Nuove politiche per la conservazione

La conservazione, intesa tradizionalmente, consiste nell’assicurare la stabilità nel tempo dei supporti fisici, in modo da assicurare l’accesso all’informazione da essi veicolata. Oggi la crescente quantità di informazioni in formato elettronico ha spostato l’attenzione su nuovi fattori di rischio, legati non solo alla labilità dei supporti, ma anche alla veloce obsolescenza di sistemi operativi e formati. Il problema dell’obsolescenza coinvolge tutti i documenti elettronici, quelli ad accesso locale (CD-ROM, DVD) e quelli ad accesso remoto, quelli nati digitali e quelli derivati per digitalizzazione da precedenti documenti cartacei. Cambiano i costi, le competenze e le condizioni dell’attività di conservazione ed è quindi necessario riconsiderare le strategie di conservazione degli archivi e biblioteche e dotarli di risorse e competenze adeguate.

 

Politiche di archiviazione di opere create in digitale

Le nuove possibilità espressive create dall’innovazione digitale rendono infine più evanescente la distinzione tra autori con pubblicazione a stampa e autori di opere create e pubblicate direttamente in digitale, come blog, testi on line e pagine web. Se da un lato la diffusione di questo materiale avviene via internet in modalità gratuita o all’interno di canali commerciali, dall’altro si pone il problema se sia indispensabile e come archiviare questi materiali.
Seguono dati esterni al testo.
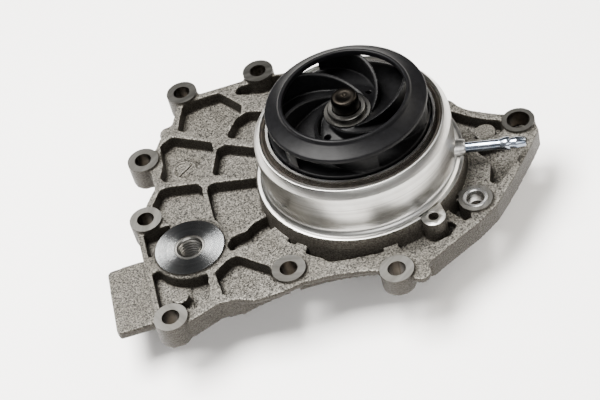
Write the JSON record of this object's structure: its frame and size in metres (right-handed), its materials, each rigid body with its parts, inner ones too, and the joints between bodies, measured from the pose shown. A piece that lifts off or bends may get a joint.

In questo contesto, sta nascendo da parte degli Stati e dei main players di internet una maggiore consapevolezza riguardo la necessità di archiviare e preservare il patrimonio culturale digitale nazionale. Alcuni paesi, come la Francia e la Finlandia, hanno già iniziato a predisporre iniziative e normative rivolte alla preservazione di questo nuovo tipo di patrimonio culturale, impiegando risorse e mezzi. Anche in questo caso, l’Italia è posta davanti ad una nuova sfida nel mondo digitale a cui dovrà corrispondere una politica pubblica adeguata. Come delineare lo spazio web nazionale da archiviare? Quali contenuti scegliere? Quali risorse e competenze tecnologiche mettere in campo?

 

Conclusioni

Le conclusioni che si possono trarre dalle osservazioni svolte nel presente contributo sono implicite in quanto detto: l’Italia non deve perdere la sfida della digitalizzazione. Questa può ancora essere vinta a due livelli: quello nazionale, rafforzando le iniziative in corso in biblioteche e archivi e rendendo i processi digitali accessibili, interessanti e allettanti, e quello europeo e internazionale, contribuendo al massimo al successo di Europeana, la European Digital Library, e alla Digital World Library dell’UNESCO. In questo senso in Italia la lettura e la conservazione di libri e documenti storici continuerà ad avere il carattere saliente di un bene pubblico e collettivo.4



[1] K. Kelly, Scan this Book!, in “The New York Times”, 14 maggio 2006.

[2] ISTAT, Statistiche Culturali 2006, ISTAT, Roma 2008.

[3] Si vedano a tale proposito i dati dell’Associazione italiana biblioteche.

[4] Si ringrazia per gli utili commenti Gianni Bonazzi, direttore dell’Ufficio studi del MiBAC. La responsabilità per quanto sostenuto nell’articolo rimane degli autori.